++++ Information shown

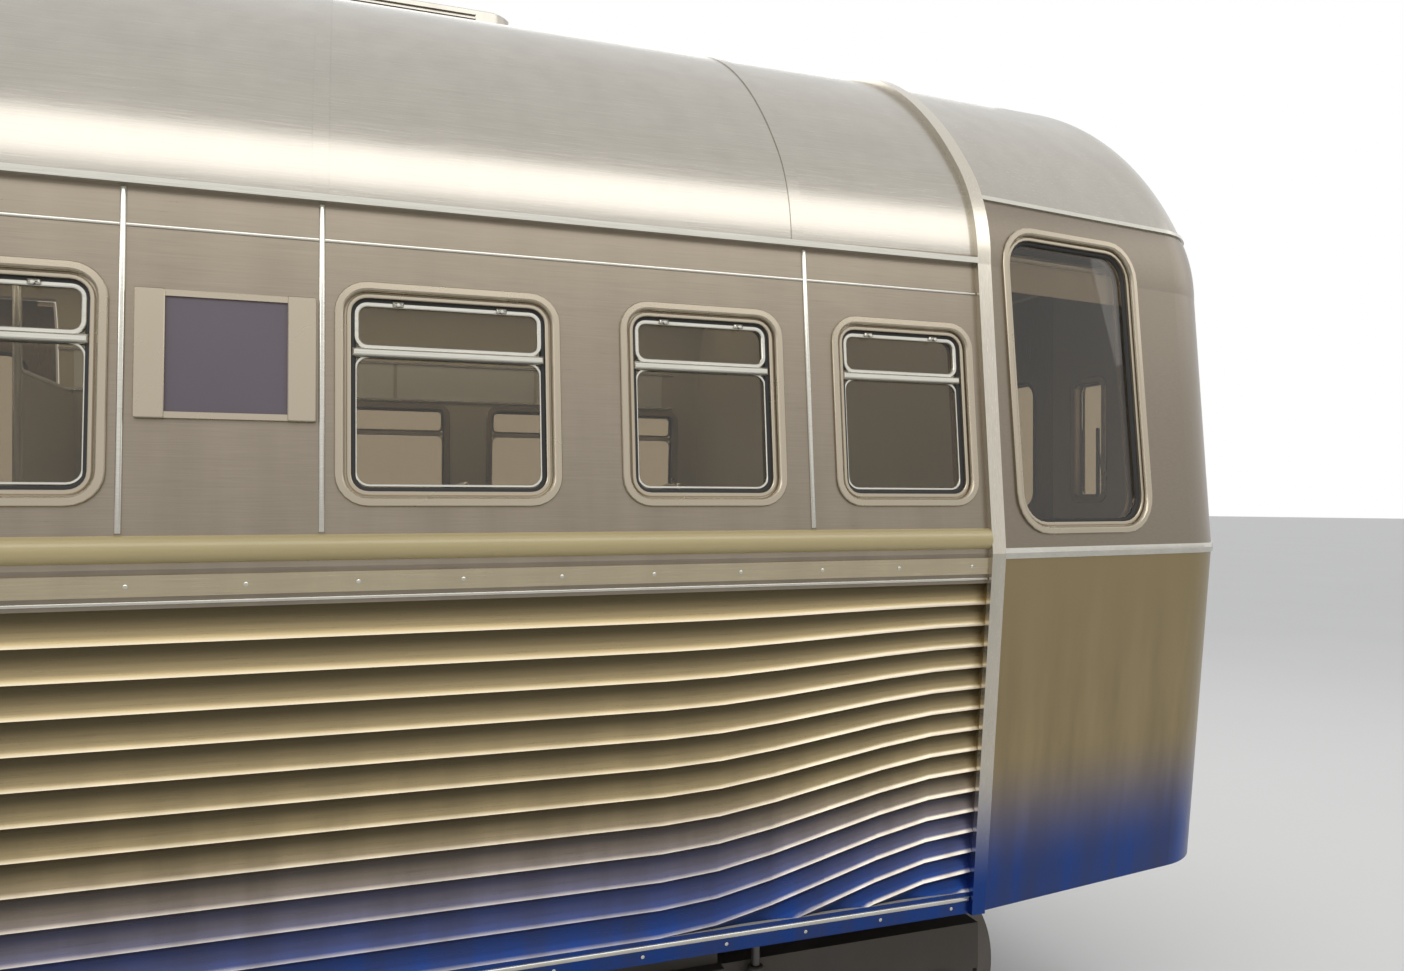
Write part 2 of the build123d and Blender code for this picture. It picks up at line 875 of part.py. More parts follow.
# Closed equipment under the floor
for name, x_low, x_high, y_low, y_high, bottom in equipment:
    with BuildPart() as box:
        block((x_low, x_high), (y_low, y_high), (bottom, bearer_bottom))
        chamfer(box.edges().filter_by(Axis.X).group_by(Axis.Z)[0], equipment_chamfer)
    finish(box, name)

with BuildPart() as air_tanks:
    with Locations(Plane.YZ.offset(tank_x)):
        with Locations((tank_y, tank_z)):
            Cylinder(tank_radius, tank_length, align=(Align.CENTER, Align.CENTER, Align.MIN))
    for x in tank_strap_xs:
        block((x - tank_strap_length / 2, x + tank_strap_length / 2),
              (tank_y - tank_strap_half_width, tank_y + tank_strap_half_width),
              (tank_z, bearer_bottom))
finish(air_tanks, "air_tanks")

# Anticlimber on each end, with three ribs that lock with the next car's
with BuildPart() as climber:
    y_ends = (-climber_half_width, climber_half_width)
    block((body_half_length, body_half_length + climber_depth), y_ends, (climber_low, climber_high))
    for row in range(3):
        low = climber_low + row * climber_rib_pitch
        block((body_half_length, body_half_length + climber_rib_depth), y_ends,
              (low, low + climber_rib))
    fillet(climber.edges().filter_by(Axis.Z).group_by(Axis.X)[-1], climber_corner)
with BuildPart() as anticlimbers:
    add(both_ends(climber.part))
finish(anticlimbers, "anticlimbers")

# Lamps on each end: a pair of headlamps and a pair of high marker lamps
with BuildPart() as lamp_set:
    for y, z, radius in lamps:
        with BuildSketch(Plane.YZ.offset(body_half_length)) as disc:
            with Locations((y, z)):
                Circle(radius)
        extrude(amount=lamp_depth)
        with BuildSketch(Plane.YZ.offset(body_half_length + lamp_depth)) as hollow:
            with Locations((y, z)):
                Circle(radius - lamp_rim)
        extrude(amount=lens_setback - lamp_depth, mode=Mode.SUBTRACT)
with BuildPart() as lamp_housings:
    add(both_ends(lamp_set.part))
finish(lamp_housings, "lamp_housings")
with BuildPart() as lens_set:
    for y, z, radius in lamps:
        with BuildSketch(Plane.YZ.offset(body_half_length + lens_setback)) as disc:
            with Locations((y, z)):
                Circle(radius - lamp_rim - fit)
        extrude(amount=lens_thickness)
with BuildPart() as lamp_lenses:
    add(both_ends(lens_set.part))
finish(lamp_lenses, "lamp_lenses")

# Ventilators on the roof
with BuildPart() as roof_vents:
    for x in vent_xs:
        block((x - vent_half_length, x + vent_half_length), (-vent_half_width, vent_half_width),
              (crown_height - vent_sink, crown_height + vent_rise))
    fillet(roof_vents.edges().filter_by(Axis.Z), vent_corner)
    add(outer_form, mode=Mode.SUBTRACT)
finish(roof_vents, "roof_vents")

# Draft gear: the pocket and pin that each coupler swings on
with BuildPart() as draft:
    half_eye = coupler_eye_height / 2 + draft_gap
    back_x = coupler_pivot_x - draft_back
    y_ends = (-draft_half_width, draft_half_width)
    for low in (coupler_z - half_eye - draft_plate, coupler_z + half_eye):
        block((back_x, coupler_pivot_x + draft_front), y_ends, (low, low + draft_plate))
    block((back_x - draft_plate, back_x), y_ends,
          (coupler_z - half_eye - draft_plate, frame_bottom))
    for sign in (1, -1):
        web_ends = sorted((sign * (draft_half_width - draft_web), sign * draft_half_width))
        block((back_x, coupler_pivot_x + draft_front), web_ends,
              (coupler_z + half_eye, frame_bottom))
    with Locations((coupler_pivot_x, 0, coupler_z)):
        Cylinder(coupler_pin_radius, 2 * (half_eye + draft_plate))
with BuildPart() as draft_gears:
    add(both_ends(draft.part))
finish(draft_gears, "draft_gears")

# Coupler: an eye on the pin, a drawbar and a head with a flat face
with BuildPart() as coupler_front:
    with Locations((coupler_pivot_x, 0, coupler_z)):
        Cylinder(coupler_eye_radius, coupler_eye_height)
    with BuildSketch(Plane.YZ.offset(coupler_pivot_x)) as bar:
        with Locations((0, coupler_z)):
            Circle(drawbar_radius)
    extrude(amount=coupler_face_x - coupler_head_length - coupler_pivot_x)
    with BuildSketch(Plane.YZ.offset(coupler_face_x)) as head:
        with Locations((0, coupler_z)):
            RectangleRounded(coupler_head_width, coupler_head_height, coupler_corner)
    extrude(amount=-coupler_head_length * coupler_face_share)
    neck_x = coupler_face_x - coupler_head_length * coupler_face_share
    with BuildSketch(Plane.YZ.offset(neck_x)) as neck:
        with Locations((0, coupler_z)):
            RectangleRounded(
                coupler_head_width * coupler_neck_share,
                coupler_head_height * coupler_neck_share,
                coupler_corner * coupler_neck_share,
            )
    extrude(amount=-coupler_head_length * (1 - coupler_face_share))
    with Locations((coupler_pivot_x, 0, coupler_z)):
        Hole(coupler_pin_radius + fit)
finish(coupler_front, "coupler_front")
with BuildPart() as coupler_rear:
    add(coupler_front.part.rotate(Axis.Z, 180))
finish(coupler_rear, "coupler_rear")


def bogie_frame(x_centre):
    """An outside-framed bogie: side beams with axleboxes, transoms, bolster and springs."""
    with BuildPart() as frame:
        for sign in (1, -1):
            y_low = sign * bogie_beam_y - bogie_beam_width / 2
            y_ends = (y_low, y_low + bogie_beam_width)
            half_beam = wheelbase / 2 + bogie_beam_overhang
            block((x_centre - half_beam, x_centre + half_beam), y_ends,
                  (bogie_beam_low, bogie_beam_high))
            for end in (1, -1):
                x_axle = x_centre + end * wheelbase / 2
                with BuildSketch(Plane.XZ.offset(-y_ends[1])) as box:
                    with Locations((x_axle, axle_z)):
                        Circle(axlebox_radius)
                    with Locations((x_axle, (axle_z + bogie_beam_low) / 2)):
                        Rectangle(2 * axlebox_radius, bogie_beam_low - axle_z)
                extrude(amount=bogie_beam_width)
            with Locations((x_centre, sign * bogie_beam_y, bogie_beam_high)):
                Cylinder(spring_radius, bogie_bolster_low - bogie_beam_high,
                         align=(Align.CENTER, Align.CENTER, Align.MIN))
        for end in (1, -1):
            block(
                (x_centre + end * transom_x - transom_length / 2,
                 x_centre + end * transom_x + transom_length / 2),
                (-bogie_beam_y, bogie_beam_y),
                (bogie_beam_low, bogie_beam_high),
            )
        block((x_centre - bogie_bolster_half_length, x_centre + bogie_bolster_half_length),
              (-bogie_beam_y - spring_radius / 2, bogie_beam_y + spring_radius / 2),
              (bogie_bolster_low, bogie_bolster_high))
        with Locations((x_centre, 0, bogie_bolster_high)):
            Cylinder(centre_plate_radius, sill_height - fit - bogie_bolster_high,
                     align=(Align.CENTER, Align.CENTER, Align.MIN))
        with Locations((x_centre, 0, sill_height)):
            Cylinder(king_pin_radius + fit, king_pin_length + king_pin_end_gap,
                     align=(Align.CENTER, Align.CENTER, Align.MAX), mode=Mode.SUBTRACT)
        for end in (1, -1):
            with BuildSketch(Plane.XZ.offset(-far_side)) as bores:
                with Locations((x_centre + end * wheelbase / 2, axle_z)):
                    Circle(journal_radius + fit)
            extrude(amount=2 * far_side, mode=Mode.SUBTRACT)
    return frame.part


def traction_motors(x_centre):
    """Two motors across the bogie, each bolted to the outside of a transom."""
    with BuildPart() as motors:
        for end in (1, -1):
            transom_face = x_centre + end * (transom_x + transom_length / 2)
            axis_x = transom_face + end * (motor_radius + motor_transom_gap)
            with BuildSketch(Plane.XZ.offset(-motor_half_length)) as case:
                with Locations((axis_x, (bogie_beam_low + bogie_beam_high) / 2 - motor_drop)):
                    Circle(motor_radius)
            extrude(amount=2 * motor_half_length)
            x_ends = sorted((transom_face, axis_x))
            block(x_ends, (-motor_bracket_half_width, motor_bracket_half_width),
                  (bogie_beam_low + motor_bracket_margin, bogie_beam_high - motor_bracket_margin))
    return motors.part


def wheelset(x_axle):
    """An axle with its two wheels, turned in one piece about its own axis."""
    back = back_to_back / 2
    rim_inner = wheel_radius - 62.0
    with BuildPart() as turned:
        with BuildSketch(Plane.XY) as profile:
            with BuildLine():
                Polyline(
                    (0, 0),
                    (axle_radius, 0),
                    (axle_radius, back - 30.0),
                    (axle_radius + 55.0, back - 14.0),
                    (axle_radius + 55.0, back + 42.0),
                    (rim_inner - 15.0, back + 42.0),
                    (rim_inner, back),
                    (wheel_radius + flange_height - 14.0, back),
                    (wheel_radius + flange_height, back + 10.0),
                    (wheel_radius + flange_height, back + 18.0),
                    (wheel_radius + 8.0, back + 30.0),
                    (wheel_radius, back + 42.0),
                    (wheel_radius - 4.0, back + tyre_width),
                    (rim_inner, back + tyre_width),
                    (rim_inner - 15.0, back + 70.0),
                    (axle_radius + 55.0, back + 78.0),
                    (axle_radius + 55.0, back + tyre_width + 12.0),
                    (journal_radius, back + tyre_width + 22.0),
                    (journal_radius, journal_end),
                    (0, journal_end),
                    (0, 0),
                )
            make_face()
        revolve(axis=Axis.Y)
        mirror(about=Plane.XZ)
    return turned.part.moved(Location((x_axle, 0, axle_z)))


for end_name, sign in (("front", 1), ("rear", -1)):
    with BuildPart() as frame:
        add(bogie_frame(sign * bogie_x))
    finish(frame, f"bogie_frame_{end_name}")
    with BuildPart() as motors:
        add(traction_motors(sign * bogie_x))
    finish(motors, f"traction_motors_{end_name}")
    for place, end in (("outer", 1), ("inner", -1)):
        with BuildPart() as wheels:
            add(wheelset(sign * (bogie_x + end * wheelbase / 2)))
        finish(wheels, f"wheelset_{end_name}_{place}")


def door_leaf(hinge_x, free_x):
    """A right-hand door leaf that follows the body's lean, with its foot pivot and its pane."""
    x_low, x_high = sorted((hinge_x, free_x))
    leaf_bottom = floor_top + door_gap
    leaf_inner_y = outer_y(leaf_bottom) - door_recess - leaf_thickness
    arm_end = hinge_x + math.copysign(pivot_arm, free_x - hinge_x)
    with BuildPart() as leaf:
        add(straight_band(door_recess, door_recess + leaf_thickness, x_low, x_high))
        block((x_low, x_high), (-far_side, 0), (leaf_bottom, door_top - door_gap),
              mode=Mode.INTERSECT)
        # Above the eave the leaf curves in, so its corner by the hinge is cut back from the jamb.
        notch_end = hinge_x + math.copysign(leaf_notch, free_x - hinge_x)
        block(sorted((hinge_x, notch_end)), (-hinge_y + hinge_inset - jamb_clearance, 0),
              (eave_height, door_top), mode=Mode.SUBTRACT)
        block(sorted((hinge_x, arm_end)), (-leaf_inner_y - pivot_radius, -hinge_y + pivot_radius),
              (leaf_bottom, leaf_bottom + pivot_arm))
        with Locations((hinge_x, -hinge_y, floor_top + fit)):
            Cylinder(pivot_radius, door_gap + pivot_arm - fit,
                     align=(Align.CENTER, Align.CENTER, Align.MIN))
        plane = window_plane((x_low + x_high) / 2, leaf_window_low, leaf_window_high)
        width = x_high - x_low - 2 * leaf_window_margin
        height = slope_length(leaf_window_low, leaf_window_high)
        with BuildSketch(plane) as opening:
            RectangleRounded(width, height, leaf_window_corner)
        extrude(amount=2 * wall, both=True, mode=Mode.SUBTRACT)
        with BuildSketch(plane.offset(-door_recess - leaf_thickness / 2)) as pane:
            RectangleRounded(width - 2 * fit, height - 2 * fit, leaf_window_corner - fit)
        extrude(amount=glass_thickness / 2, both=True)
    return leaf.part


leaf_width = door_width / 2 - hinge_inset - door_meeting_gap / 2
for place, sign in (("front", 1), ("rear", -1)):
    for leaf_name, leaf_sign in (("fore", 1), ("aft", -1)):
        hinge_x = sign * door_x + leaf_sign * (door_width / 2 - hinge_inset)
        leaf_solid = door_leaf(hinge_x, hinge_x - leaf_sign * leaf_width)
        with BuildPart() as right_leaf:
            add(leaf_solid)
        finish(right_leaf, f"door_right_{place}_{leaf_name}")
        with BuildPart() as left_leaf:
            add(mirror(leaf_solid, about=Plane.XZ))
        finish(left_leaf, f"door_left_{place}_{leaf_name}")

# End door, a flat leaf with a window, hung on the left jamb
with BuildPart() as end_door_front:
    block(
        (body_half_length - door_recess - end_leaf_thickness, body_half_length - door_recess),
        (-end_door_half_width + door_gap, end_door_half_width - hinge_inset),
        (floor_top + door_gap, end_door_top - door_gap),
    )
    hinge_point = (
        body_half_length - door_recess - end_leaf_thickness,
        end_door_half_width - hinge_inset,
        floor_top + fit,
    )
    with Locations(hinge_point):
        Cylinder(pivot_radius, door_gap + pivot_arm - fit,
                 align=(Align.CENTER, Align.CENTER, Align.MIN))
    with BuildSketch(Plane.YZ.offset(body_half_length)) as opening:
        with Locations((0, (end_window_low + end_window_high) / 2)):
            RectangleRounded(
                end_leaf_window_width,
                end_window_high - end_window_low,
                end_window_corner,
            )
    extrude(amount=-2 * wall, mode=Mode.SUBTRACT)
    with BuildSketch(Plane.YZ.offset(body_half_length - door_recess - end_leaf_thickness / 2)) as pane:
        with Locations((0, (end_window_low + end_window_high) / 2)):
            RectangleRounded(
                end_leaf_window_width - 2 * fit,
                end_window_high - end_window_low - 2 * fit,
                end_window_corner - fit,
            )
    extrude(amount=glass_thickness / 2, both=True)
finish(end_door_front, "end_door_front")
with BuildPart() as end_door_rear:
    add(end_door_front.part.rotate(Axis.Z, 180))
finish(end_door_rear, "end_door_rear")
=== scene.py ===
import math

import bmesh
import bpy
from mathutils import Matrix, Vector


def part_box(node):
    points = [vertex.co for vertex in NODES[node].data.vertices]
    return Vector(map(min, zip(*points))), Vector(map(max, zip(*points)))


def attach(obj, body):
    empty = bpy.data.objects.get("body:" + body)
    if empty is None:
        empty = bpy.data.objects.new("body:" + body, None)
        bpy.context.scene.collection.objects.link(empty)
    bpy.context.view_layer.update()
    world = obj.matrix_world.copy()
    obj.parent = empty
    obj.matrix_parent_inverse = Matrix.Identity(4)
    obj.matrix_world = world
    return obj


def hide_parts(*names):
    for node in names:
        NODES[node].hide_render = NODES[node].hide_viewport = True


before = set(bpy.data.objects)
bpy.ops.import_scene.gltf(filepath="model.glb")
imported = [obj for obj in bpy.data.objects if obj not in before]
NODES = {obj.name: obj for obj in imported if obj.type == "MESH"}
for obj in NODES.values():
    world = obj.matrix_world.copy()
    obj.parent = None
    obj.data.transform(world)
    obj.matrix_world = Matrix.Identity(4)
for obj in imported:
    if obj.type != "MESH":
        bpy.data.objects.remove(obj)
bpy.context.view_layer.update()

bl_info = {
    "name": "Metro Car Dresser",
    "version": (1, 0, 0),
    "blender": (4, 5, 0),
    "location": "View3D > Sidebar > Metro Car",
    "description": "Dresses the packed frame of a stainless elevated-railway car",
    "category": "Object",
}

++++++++

Task to complete: Exactly and only the lines from the line with "extrude(amount=-2 * wall, mode=Mode.SUBTRACT)" to the line with "obj.parent = None", both included, are to be printed.

Answer to the problem:
    extrude(amount=-2 * wall, mode=Mode.SUBTRACT)
    with BuildSketch(Plane.YZ.offset(body_half_length - door_recess - end_leaf_thickness / 2)) as pane:
        with Locations((0, (end_window_low + end_window_high) / 2)):
            RectangleRounded(
                end_leaf_window_width - 2 * fit,
                end_window_high - end_window_low - 2 * fit,
                end_window_corner - fit,
            )
    extrude(amount=glass_thickness / 2, both=True)
finish(end_door_front, "end_door_front")
with BuildPart() as end_door_rear:
    add(end_door_front.part.rotate(Axis.Z, 180))
finish(end_door_rear, "end_door_rear")
=== scene.py ===
import math

import bmesh
import bpy
from mathutils import Matrix, Vector


def part_box(node):
    points = [vertex.co for vertex in NODES[node].data.vertices]
    return Vector(map(min, zip(*points))), Vector(map(max, zip(*points)))


def attach(obj, body):
    empty = bpy.data.objects.get("body:" + body)
    if empty is None:
        empty = bpy.data.objects.new("body:" + body, None)
        bpy.context.scene.collection.objects.link(empty)
    bpy.context.view_layer.update()
    world = obj.matrix_world.copy()
    obj.parent = empty
    obj.matrix_parent_inverse = Matrix.Identity(4)
    obj.matrix_world = world
    return obj


def hide_parts(*names):
    for node in names:
        NODES[node].hide_render = NODES[node].hide_viewport = True


before = set(bpy.data.objects)
bpy.ops.import_scene.gltf(filepath="model.glb")
imported = [obj for obj in bpy.data.objects if obj not in before]
NODES = {obj.name: obj for obj in imported if obj.type == "MESH"}
for obj in NODES.values():
    world = obj.matrix_world.copy()
    obj.parent = None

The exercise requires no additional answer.